Set task => Reproduce all of the data exactly, with no line skipped.

The data =>
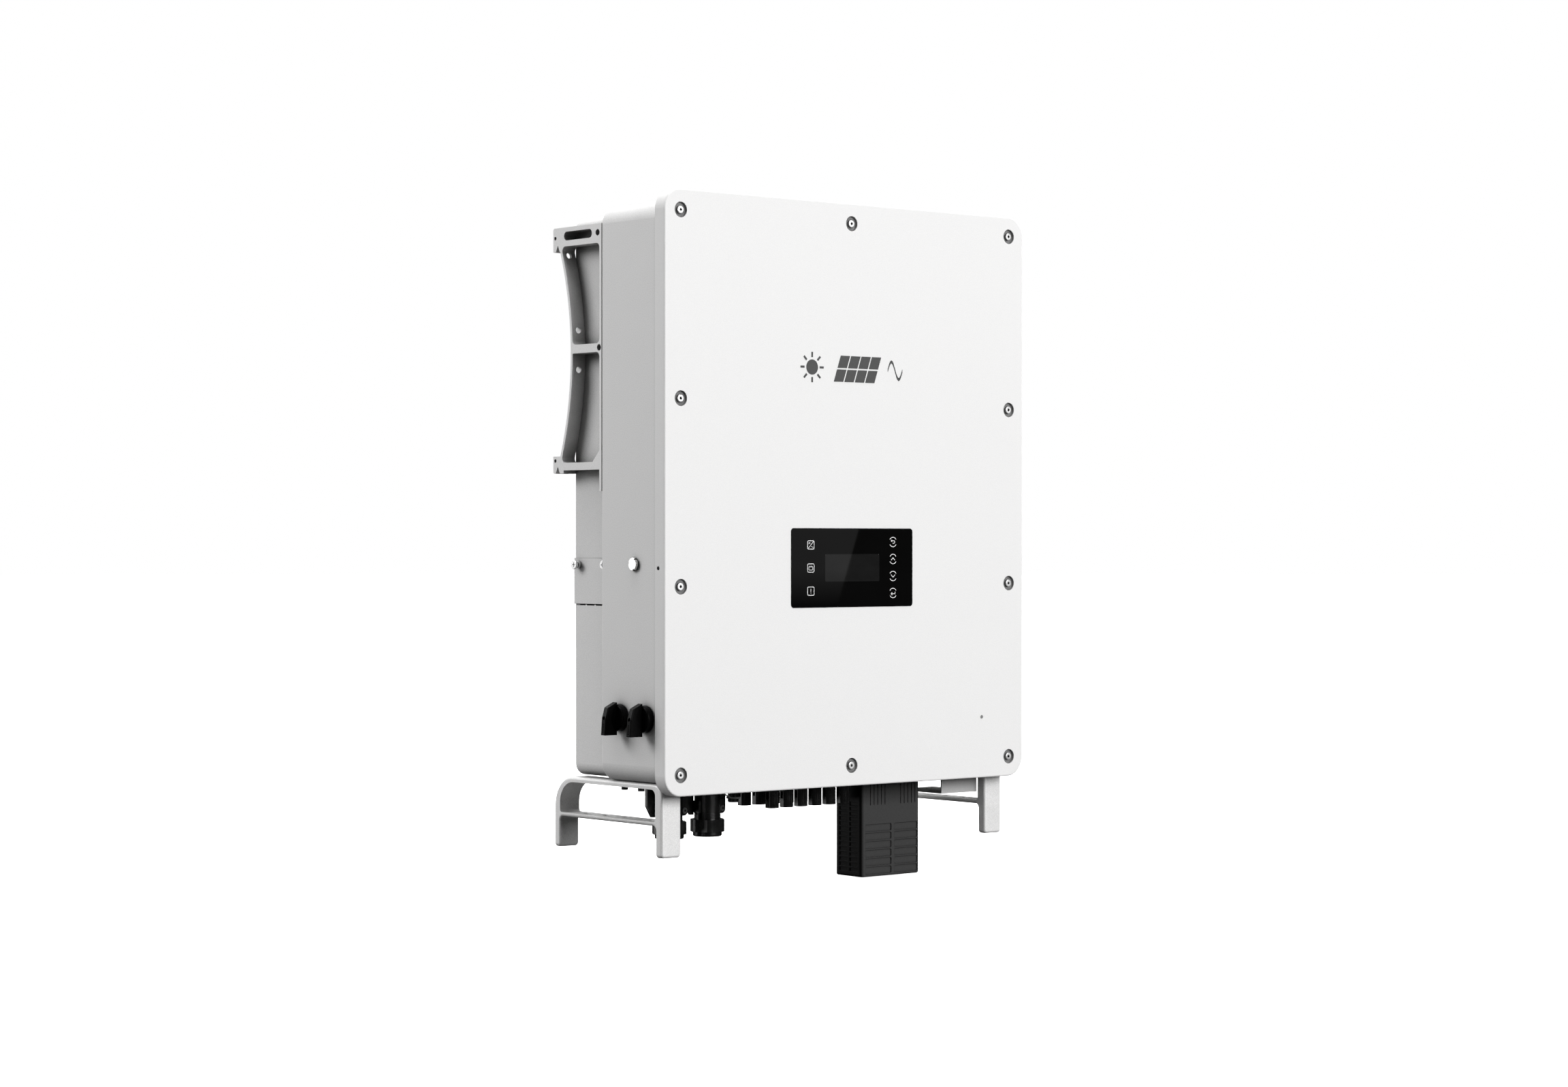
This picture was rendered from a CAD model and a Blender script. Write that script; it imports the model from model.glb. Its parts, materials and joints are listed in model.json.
"""Looks of the wall-hung string inverter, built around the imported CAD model."""

import json
import math

import bmesh
import bpy
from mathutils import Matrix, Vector


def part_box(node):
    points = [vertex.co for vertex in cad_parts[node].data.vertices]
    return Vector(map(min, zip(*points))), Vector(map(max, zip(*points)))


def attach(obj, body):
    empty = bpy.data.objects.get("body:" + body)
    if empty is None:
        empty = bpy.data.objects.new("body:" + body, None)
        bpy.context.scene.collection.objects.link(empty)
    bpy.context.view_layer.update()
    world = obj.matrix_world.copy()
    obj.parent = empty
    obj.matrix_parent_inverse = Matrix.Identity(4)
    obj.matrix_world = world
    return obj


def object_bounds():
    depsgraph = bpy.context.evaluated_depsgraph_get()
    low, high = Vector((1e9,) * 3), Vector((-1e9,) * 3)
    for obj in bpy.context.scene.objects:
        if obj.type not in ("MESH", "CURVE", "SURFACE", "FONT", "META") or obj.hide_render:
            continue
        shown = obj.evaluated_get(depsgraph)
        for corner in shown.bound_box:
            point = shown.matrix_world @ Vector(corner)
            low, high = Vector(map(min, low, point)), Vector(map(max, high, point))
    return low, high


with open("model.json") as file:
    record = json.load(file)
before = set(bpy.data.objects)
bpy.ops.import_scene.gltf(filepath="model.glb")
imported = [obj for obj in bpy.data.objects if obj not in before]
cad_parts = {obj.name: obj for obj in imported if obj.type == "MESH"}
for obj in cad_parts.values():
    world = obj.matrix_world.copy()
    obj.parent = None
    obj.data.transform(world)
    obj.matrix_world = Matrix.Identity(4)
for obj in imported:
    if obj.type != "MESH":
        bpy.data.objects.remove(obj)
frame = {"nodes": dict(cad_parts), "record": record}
CAD_LOW, CAD_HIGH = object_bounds()


# ---- Node tools ----

class Shader:
    """One procedural material under construction."""

    def __init__(self, name, **inputs):
        self.material = bpy.data.materials.new(name)
        self.material.use_nodes = True
        self.tree = self.material.node_tree
        self.surface = self.tree.nodes["Principled BSDF"]
        for socket, value in inputs.items():
            self.surface.inputs[socket.replace("_", " ")].default_value = value
        place = self.add("ShaderNodeTexCoord")
        self.place = place.outputs["Object"]

    def add(self, kind, **settings):
        """A new node of that kind."""
        made = self.tree.nodes.new(kind)
        for key, value in settings.items():
            setattr(made, key, value)
        return made

    def link(self, source, target):
        self.tree.links.new(source, target)

    def stretched(self, scale):
        """Object coordinates scaled by a different factor along each axis."""
        mapping = self.add("ShaderNodeMapping")
        mapping.inputs["Scale"].default_value = scale
        self.link(self.place, mapping.inputs["Vector"])
        return mapping.outputs["Vector"]

    def noise(self, grain, detail=3.0, place=None):
        """Noise whose grains are about that many metres across."""
        texture = self.add("ShaderNodeTexNoise")
        texture.inputs["Scale"].default_value = 1.0 / grain
        texture.inputs["Detail"].default_value = detail
        self.link(place or self.place, texture.inputs["Vector"])
        return texture.outputs["Fac"]

    def spread(self, value, low, high, start=0.3, end=0.7):
        """The value from start to end, stretched from low to high."""
        ramp = self.add("ShaderNodeMapRange", clamp=True)
        for socket, number in (("From Min", start), ("From Max", end), ("To Min", low), ("To Max", high)):
            ramp.inputs[socket].default_value = number
        self.link(value, ramp.inputs["Value"])
        return ramp.outputs["Result"]

    def blend(self, factor, first, second):
        """Two colours mixed by a factor."""
        mix = self.add("ShaderNodeMix", data_type="RGBA")
        mix.inputs["A"].default_value = (*first, 1.0)
        mix.inputs["B"].default_value = (*second, 1.0)
        self.link(factor, mix.inputs["Factor"])
        return mix.outputs["Result"]

    def bump(self, height, depth, normal=None):
        """Relief of that many metres."""
        relief = self.add("ShaderNodeBump")
        relief.inputs["Strength"].default_value = 1.0
        relief.inputs["Distance"].default_value = depth
        self.link(height, relief.inputs["Height"])
        if normal:
            self.link(normal, relief.inputs["Normal"])
        return relief.outputs["Normal"]

    def soft_edges(self, radius):
        """Normal that rounds every sharp edge."""
        edge = self.add("ShaderNodeBevel", samples=4)
        edge.inputs["Radius"].default_value = radius
        return edge.outputs["Normal"]

    def shaded_recesses(self, colour, depth, reach=0.03):
        """The colour, darkened by grime and weak light where other faces stand closer than reach."""
        hollow = self.add("ShaderNodeAmbientOcclusion", samples=6)
        hollow.inputs["Distance"].default_value = reach
        mix = self.add("ShaderNodeMix", data_type="RGBA", blend_type="MULTIPLY")
        self.link(colour, mix.inputs["A"])
        dark = 1.0 - depth
        mix.inputs["B"].default_value = (dark, dark, dark, 1.0)
        self.link(self.spread(hollow.outputs["AO"], 1.0, 0.0, 0.3, 0.95), mix.inputs["Factor"])
        return mix.outputs["Result"]

    def set(self, **sources):
        """Links the surface's sockets to their sources, and gives back the material."""
        for socket, source in sources.items():
            self.link(source, self.surface.inputs[socket.replace("_", " ")])
        return self.material


def shade(colour, factor):
    """The colour made lighter or darker."""
    return tuple(min(1.0, channel * factor) for channel in colour)


def grey(value, warmth=0.0):
    """Neutral colour, a little warm if warmth is above zero."""
    return (value * (1 + warmth), value, value * (1 - warmth))


# ---- Materials ----

def powder_coat(name, colour, roughness, grain, relief, mottle=0.08, recess=0.5, reach=0.03):
    """Baked powder paint: fine orange peel, faint cloudiness and softly rounded edges."""
    paint = Shader(name, Roughness=roughness, Specular_IOR_Level=0.4)
    peel = paint.noise(grain, 2.0)
    tone = paint.blend(
        paint.spread(peel, 0.0, 1.0), shade(colour, 1 - mottle), shade(colour, 1 + mottle),
    )
    colour_out = paint.shaded_recesses(tone, recess, reach)
    normal = paint.bump(peel, relief, paint.soft_edges(0.0006))
    rough = paint.spread(paint.noise(0.03, 5.0), roughness - 0.05, roughness + 0.06)
    return paint.set(Base_Color=colour_out, Roughness=rough, Normal=normal)


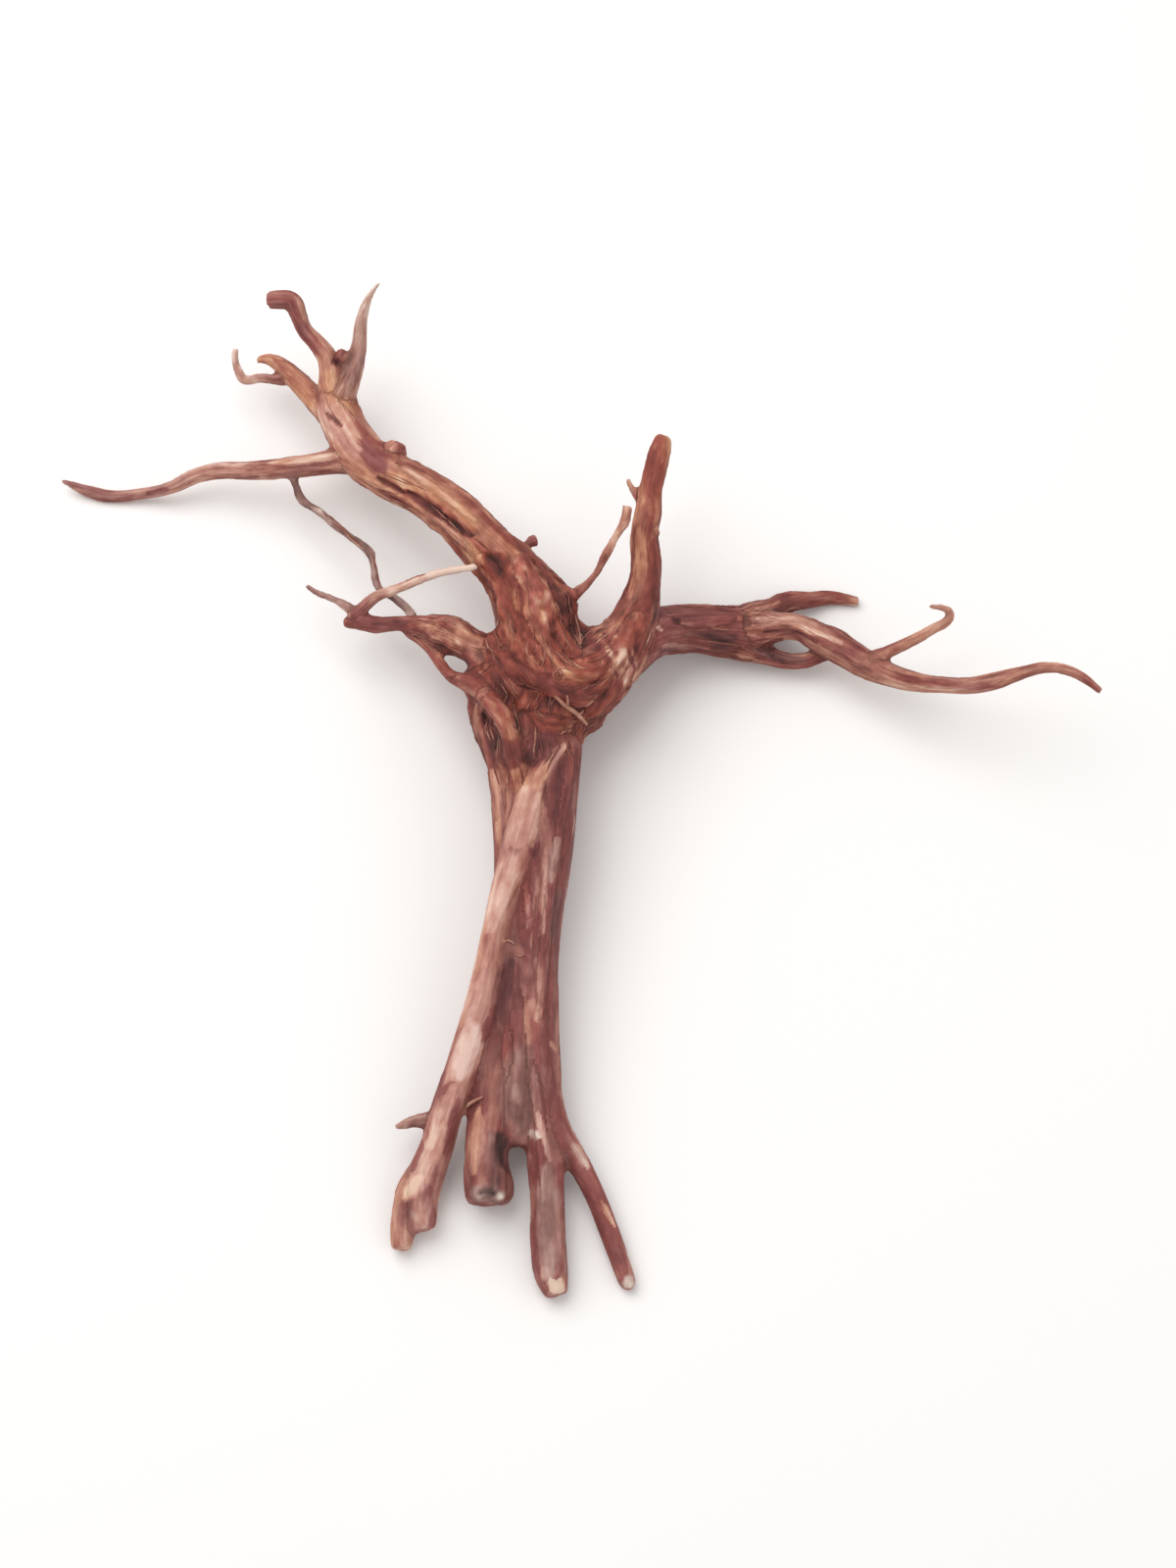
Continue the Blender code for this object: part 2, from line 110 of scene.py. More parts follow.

Answer to this exercise =>
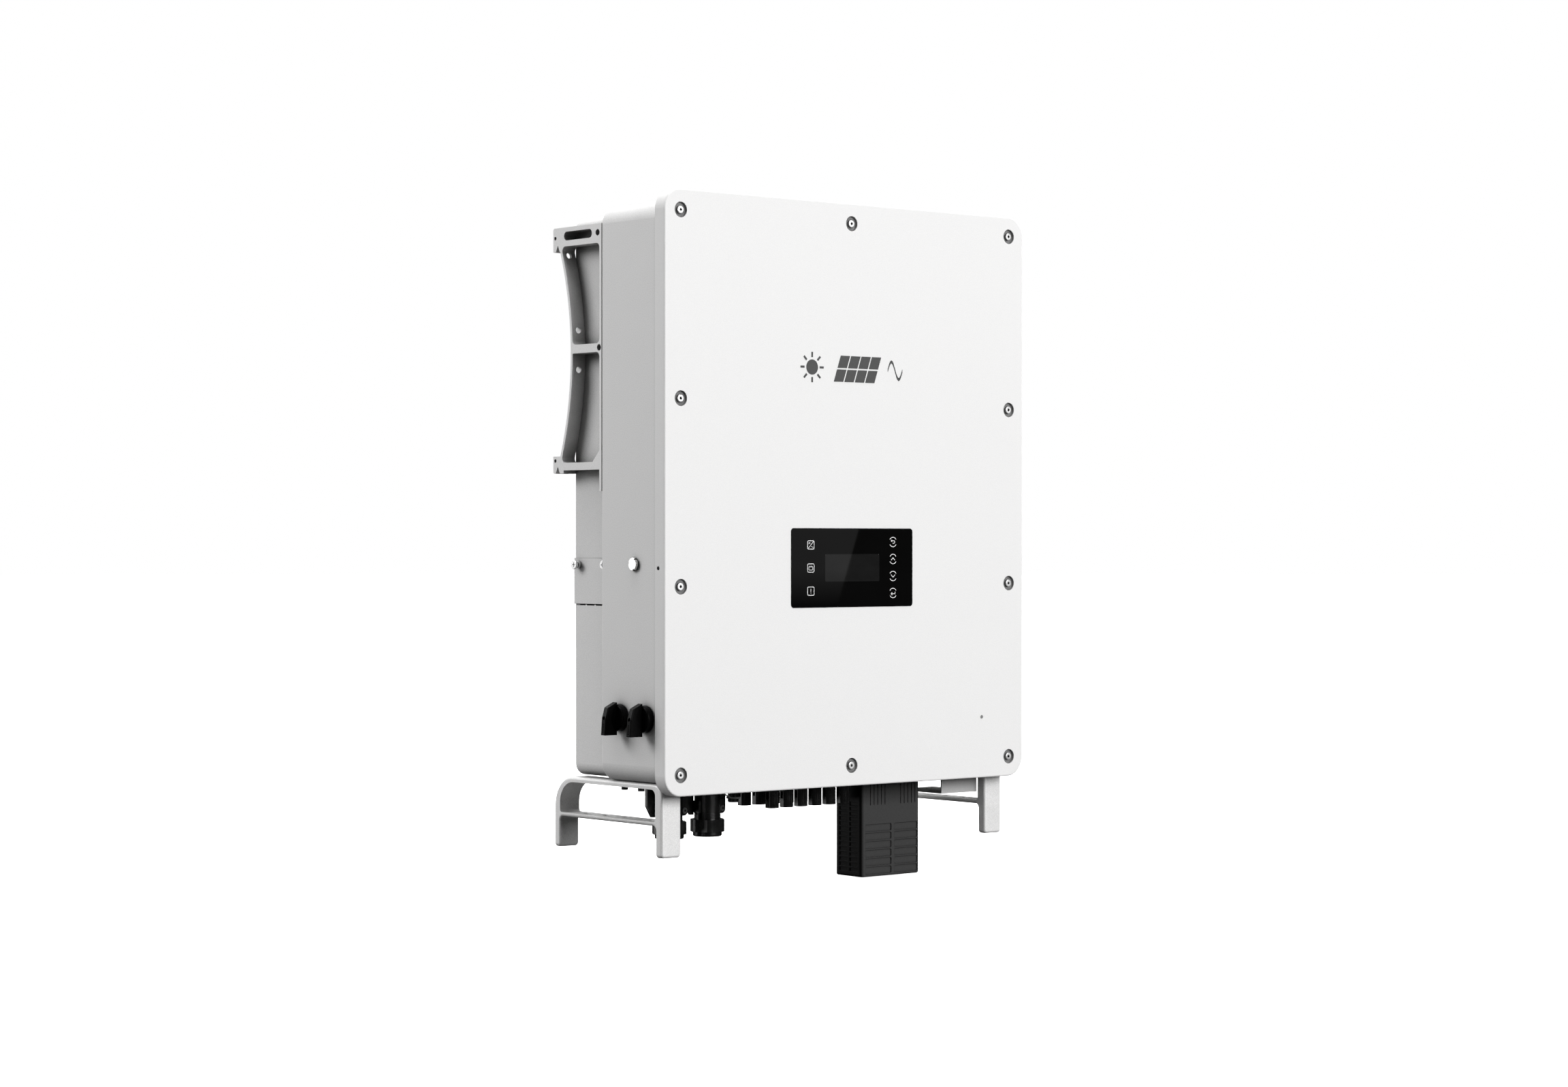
This picture was rendered from a CAD model and a Blender script. Write that script; it imports the model from model.glb. Its parts, materials and joints are listed in model.json.
"""Looks of the wall-hung string inverter, built around the imported CAD model."""

import json
import math

import bmesh
import bpy
from mathutils import Matrix, Vector


def part_box(node):
    points = [vertex.co for vertex in cad_parts[node].data.vertices]
    return Vector(map(min, zip(*points))), Vector(map(max, zip(*points)))


def attach(obj, body):
    empty = bpy.data.objects.get("body:" + body)
    if empty is None:
        empty = bpy.data.objects.new("body:" + body, None)
        bpy.context.scene.collection.objects.link(empty)
    bpy.context.view_layer.update()
    world = obj.matrix_world.copy()
    obj.parent = empty
    obj.matrix_parent_inverse = Matrix.Identity(4)
    obj.matrix_world = world
    return obj


def object_bounds():
    depsgraph = bpy.context.evaluated_depsgraph_get()
    low, high = Vector((1e9,) * 3), Vector((-1e9,) * 3)
    for obj in bpy.context.scene.objects:
        if obj.type not in ("MESH", "CURVE", "SURFACE", "FONT", "META") or obj.hide_render:
            continue
        shown = obj.evaluated_get(depsgraph)
        for corner in shown.bound_box:
            point = shown.matrix_world @ Vector(corner)
            low, high = Vector(map(min, low, point)), Vector(map(max, high, point))
    return low, high


with open("model.json") as file:
    record = json.load(file)
before = set(bpy.data.objects)
bpy.ops.import_scene.gltf(filepath="model.glb")
imported = [obj for obj in bpy.data.objects if obj not in before]
cad_parts = {obj.name: obj for obj in imported if obj.type == "MESH"}
for obj in cad_parts.values():
    world = obj.matrix_world.copy()
    obj.parent = None
    obj.data.transform(world)
    obj.matrix_world = Matrix.Identity(4)
for obj in imported:
    if obj.type != "MESH":
        bpy.data.objects.remove(obj)
frame = {"nodes": dict(cad_parts), "record": record}
CAD_LOW, CAD_HIGH = object_bounds()


# ---- Node tools ----

class Shader:
    """One procedural material under construction."""

    def __init__(self, name, **inputs):
        self.material = bpy.data.materials.new(name)
        self.material.use_nodes = True
        self.tree = self.material.node_tree
        self.surface = self.tree.nodes["Principled BSDF"]
        for socket, value in inputs.items():
            self.surface.inputs[socket.replace("_", " ")].default_value = value
        place = self.add("ShaderNodeTexCoord")
        self.place = place.outputs["Object"]

    def add(self, kind, **settings):
        """A new node of that kind."""
        made = self.tree.nodes.new(kind)
        for key, value in settings.items():
            setattr(made, key, value)
        return made

    def link(self, source, target):
        self.tree.links.new(source, target)

    def stretched(self, scale):
        """Object coordinates scaled by a different factor along each axis."""
        mapping = self.add("ShaderNodeMapping")
        mapping.inputs["Scale"].default_value = scale
        self.link(self.place, mapping.inputs["Vector"])
        return mapping.outputs["Vector"]

    def noise(self, grain, detail=3.0, place=None):
        """Noise whose grains are about that many metres across."""
        texture = self.add("ShaderNodeTexNoise")
        texture.inputs["Scale"].default_value = 1.0 / grain
        texture.inputs["Detail"].default_value = detail
        self.link(place or self.place, texture.inputs["Vector"])
        return texture.outputs["Fac"]

    def spread(self, value, low, high, start=0.3, end=0.7):
        """The value from start to end, stretched from low to high."""
        ramp = self.add("ShaderNodeMapRange", clamp=True)
        for socket, number in (("From Min", start), ("From Max", end), ("To Min", low), ("To Max", high)):
            ramp.inputs[socket].default_value = number
        self.link(value, ramp.inputs["Value"])
        return ramp.outputs["Result"]

    def blend(self, factor, first, second):
        """Two colours mixed by a factor."""
        mix = self.add("ShaderNodeMix", data_type="RGBA")
        mix.inputs["A"].default_value = (*first, 1.0)
        mix.inputs["B"].default_value = (*second, 1.0)
        self.link(factor, mix.inputs["Factor"])
        return mix.outputs["Result"]

    def bump(self, height, depth, normal=None):
        """Relief of that many metres."""
        relief = self.add("ShaderNodeBump")
        relief.inputs["Strength"].default_value = 1.0
        relief.inputs["Distance"].default_value = depth
        self.link(height, relief.inputs["Height"])
        if normal:
            self.link(normal, relief.inputs["Normal"])
        return relief.outputs["Normal"]

    def soft_edges(self, radius):
        """Normal that rounds every sharp edge."""
        edge = self.add("ShaderNodeBevel", samples=4)
        edge.inputs["Radius"].default_value = radius
        return edge.outputs["Normal"]

    def shaded_recesses(self, colour, depth, reach=0.03):
        """The colour, darkened by grime and weak light where other faces stand closer than reach."""
        hollow = self.add("ShaderNodeAmbientOcclusion", samples=6)
        hollow.inputs["Distance"].default_value = reach
        mix = self.add("ShaderNodeMix", data_type="RGBA", blend_type="MULTIPLY")
        self.link(colour, mix.inputs["A"])
        dark = 1.0 - depth
        mix.inputs["B"].default_value = (dark, dark, dark, 1.0)
        self.link(self.spread(hollow.outputs["AO"], 1.0, 0.0, 0.3, 0.95), mix.inputs["Factor"])
        return mix.outputs["Result"]

    def set(self, **sources):
        """Links the surface's sockets to their sources, and gives back the material."""
        for socket, source in sources.items():
            self.link(source, self.surface.inputs[socket.replace("_", " ")])
        return self.material


def shade(colour, factor):
    """The colour made lighter or darker."""
    return tuple(min(1.0, channel * factor) for channel in colour)


def grey(value, warmth=0.0):
    """Neutral colour, a little warm if warmth is above zero."""
    return (value * (1 + warmth), value, value * (1 - warmth))


# ---- Materials ----

def powder_coat(name, colour, roughness, grain, relief, mottle=0.08, recess=0.5, reach=0.03):
    """Baked powder paint: fine orange peel, faint cloudiness and softly rounded edges."""
    paint = Shader(name, Roughness=roughness, Specular_IOR_Level=0.4)
    peel = paint.noise(grain, 2.0)
    tone = paint.blend(
        paint.spread(peel, 0.0, 1.0), shade(colour, 1 - mottle), shade(colour, 1 + mottle),
    )
    colour_out = paint.shaded_recesses(tone, recess, reach)
    normal = paint.bump(peel, relief, paint.soft_edges(0.0006))
    rough = paint.spread(paint.noise(0.03, 5.0), roughness - 0.05, roughness + 0.06)
    return paint.set(Base_Color=colour_out, Roughness=rough, Normal=normal)


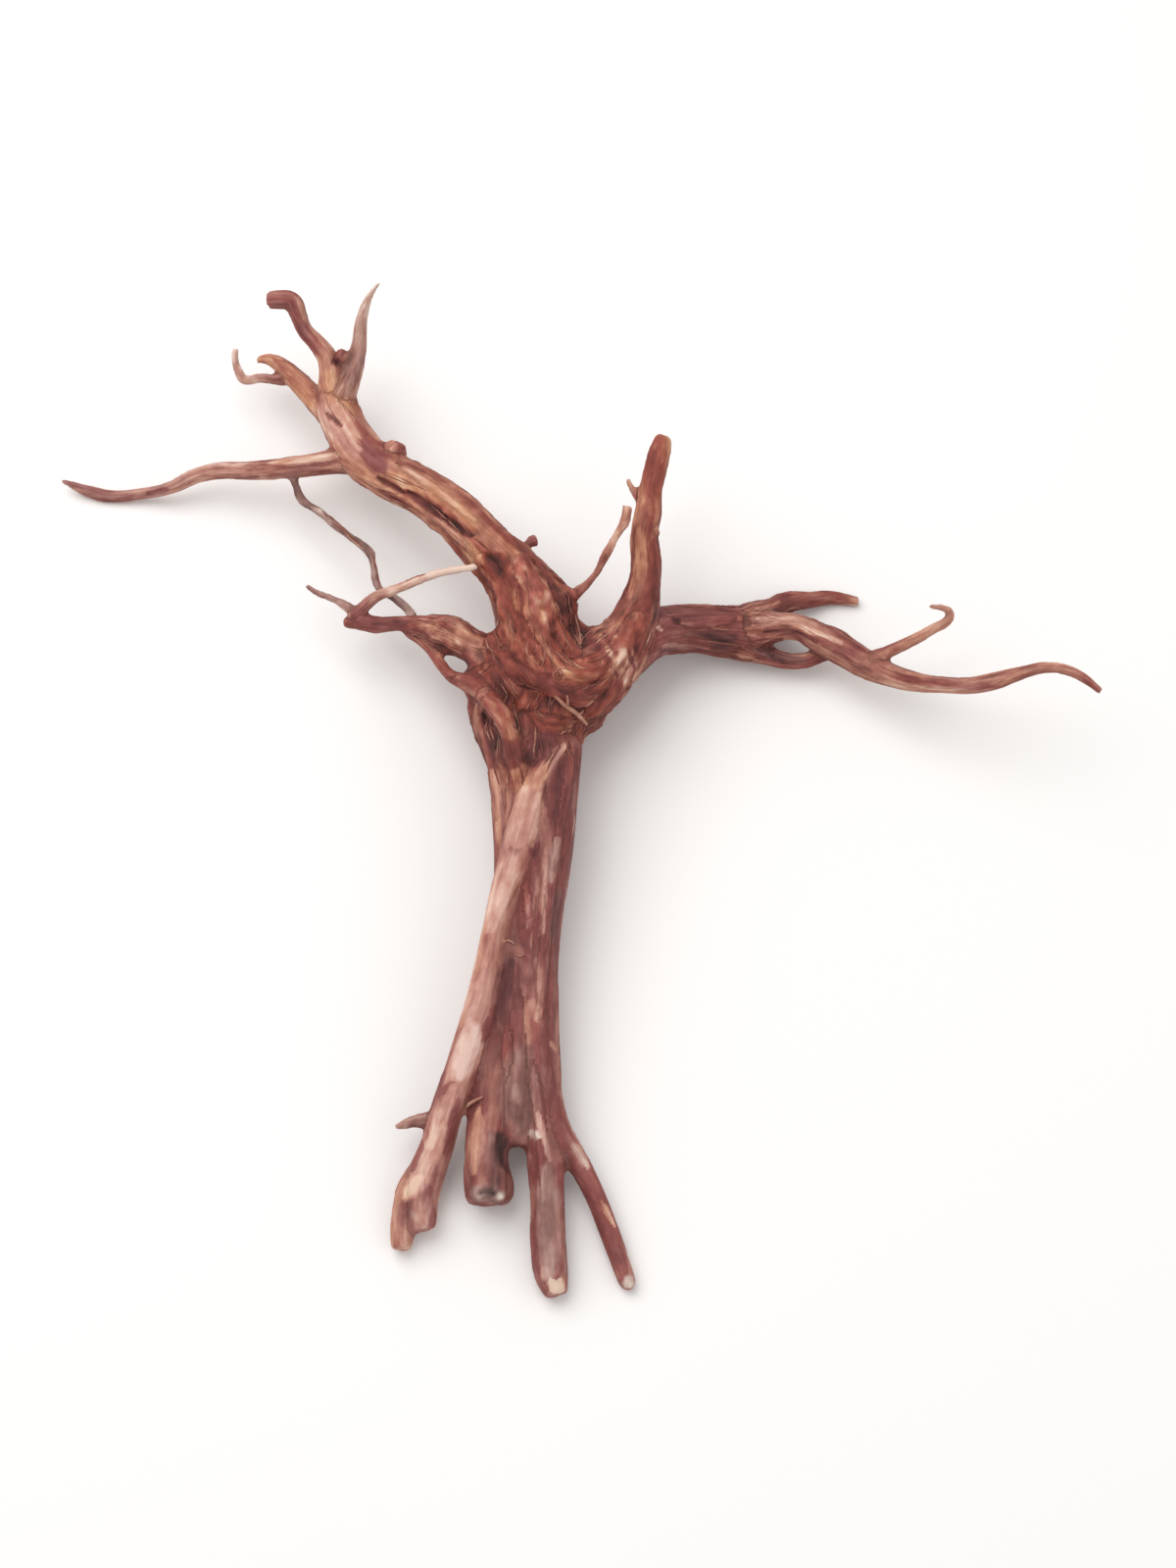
Continue the Blender code for this object: part 2, from line 110 of scene.py. More parts follow.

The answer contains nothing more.